Mr Natuman said he understood the sensitivity of the matter for PNG as West Papua's neighbour.
"But I think they should be honest with themselves and discuss openly with the MSG and with Indonesia, and of course eventually we have to involve the United Nations," he said.
"This is a mess created by the United Nations, and the the United Nations have to come clean on this."
The regional calls for international action on West Papua persist from the likes of New Zealand government MP Louisa Wall, who is among a small but vocal group of local MPs pushing for the issue of West Papuan self-determination to be heard at the UN.

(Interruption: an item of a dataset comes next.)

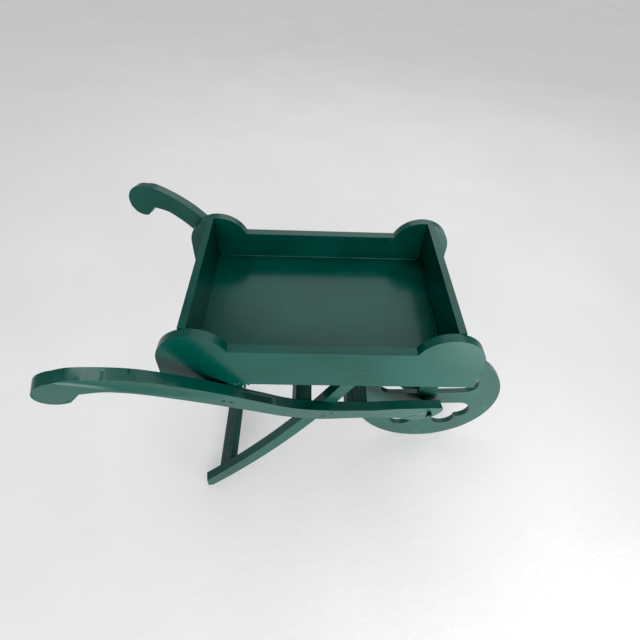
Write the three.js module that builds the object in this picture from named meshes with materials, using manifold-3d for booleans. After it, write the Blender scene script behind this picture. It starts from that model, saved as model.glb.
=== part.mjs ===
// A painted wooden wheelbarrow on the plan of a flower cart: a shallow tray with round-eared sides,
// carried by two splayed shafts that run from scrolled grips down to a single fretted wheel, and by
// two curved legs that cross the shafts and rise to the front of the tray.
//
// Millimetres. +X points forward to the wheel, +Y to the left of a person at the grips, +Z up.
// The origin is on the ground, midway along the barrow's length.

import * as THREE from 'three';
import { mergeVertices } from 'three/addons/utils/BufferGeometryUtils.js';
import Module from 'manifold-3d';

const wasm = await Module();
wasm.setup();

// ---- Driving dimensions ----------------------------------------------------------------------

const GAP = 0.3;                       // clearance between pieces that bear on each other

const TRAY = {
  length: 540,                         // over the end boards
  width: 392,                          // over the side boards
  lowerEdge: 528,                      // ground to the lower edge of the boards
  centre: -319,                        // middle of the tray, measured from the axle
  sideThickness: 20,
  endThickness: 15,
  sideHeight: 101,                     // side board between its ears
  earRadius: 71,
  earCentreHeight: 73,                 // above the lower edge
  earOverhang: 48,                     // how far an ear stands past the end board
  floorTop: 35,                        // above the lower edge
  floorThickness: 12,
};
TRAY.earTop = TRAY.earCentreHeight + TRAY.earRadius;
TRAY.floorUnderside = TRAY.floorTop - TRAY.floorThickness;

const WHEEL = {
  radius: 205,
  thickness: 15,
  spokeWidth: 52,
  lobeRadius: 37,                      // each window ends in two round lobes
  spokeTilt: THREE.MathUtils.degToRad(3),
  axleRadius: 6,
  axleProud: 9,                        // how far each end of the axle stands past its shaft
  boreRadius: 6.4,
  rimSides: 72,
};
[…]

"I believe in self-determination, I believe in indigenous rights. This is a right of the West Papuan indigenous peoples to re-litigate something that has been highlighted, actually was done in an unjust and unfair way," Ms Wall said.
Ms Wall's voice is still only party of a minority in New Zealand's government whose formal position remains in support of Indonesian control of Papua.
New Zealand's prime minister, Jacinda Ardern, reiterated this support to Indonesia's president Joko Widodo during his state visit to Wellington earlier this year.
The issue of human rights abuses in Papua is a standing item on the agenda of the Pacific Islands Forum, whose leaders meet in Nauru next month.
Yesterday, the outgoing Forum chairman, Samoa's Prime Minister Tuilaepa Sailele Malielegaoi, suggested some Pacific leaders sensationalised the alleged abuses by Indonesian military in Papua.
Speaking on national Radio 2AP, Tuilaepa, who has forged closer ties with Indonesia in the past year, conceded that various West Papuans wanted independence and sought to stop infringements of their human rights.
Tuilaepa said that where it concerned human rights issues, they should take up the matter through United Nations Human Rignts Commission.